Life is preparing to change again. The relationship with a sort of expiration date for surely knows he’s going to have to move. For his sake, sooner rather than later is best for him. We’ve grown incredibly close since deciding to just go for it and enjoy the time we have. My time with him has enabled me to grow as a partner to him and just as a partner in general. I’m so thankful we decided to NOT play it safe and avoid attachment. It will be hard to not have him close. He’s definitely been my primary partner.
Over the last month or two I’ve been struggling with where I fall in the non monogamy scale. I don’t believe monogamy is sustainable but the poly lifestyle hasn’t been a comfortable experience. In a world where I didn’t have these two men in my life, I could see myself more monogamish than poly. I began to plan how I wanted my next relationship to work, figuring I would be essentially starting over with a blank relationship slate once my primary moves. I thought I wanted to pursue a monogamish relationship next, believing that I could pull back even farther from my relationship with K, transitioning him more to friend than love. (Finding connection in a non-sexual romantic relationship is extremely difficult. I’m sure long distance isn’t going to be easy either.)
But last week that changed. A few things happened. One, I recognized that disconnecting is the way I protect myself from hurt. If I’m not feeling loved or important, I pull back to make sure I don’t get hurt. I start nitpicking the relationship in an effort to justify my detachment. I recognized that I was doing that in both of my relationships. What I needed more than anything was just to reconnect with them.

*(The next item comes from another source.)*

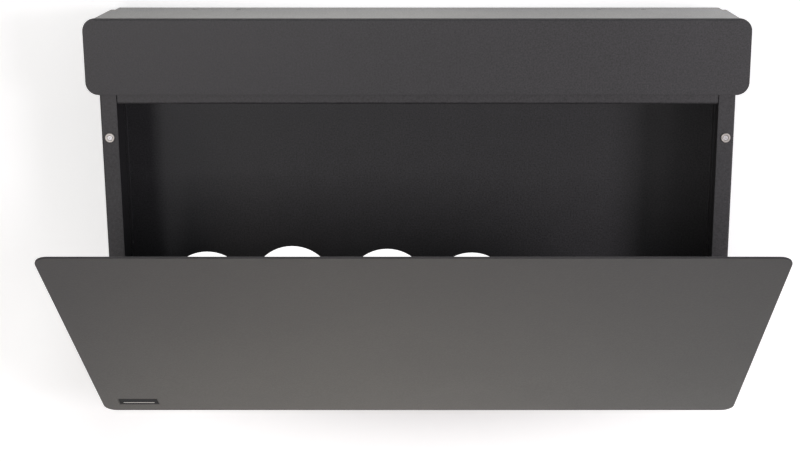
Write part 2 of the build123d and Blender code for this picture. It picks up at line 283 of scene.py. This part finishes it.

Second, I had a really great weekend, affirming my connections with both of my partners. Most important for me, as the connection with K was really struggling, was getting back K and my BDSM connection. Even before we ended our sexual relationship, our primary connection came from our BDSM play. I had pulled so far back from him that I had zero desire to give myself to him the last time we tried to play. We were both scared that without BDSM we didn’t have anything left. That was our intimacy. This weekend with some reassurance as to where I fit into his life, we were able to rebuild that connection. Our play felt very much like it used to, when things were right between us. Our energy was clicking again. I was his again.
Third, K’s other partner is moving back to this side of the state. My metamour (meaning my partner’s partner) hasn’t lived over here since shortly after her and my partner started dating. While the reality of sharing space with her in his life more directly makes me freak just a little bit, she’s a wonderful woman and I really look forward to having a positive metamour experience with her. I’ve already prepared her that I may need additional support from her as I adjust to this new challenge/gift.
I want to be polyamorous. I want to experience all the benefits of sharing my huge heart with so many people. I also recognize that I will have to push myself to grow.
Both of the men in my life give me such different things and I know I give them both very different things and that their other partners give them very different things. So while I don’t know that I would pick poly, I have to be poly. I can’t leave either of them. They enrich my life too much. So for now, I’m still going to identify as poly. I know I have a lot to figure out in love. Thankfully I have an amazing community surrounding me.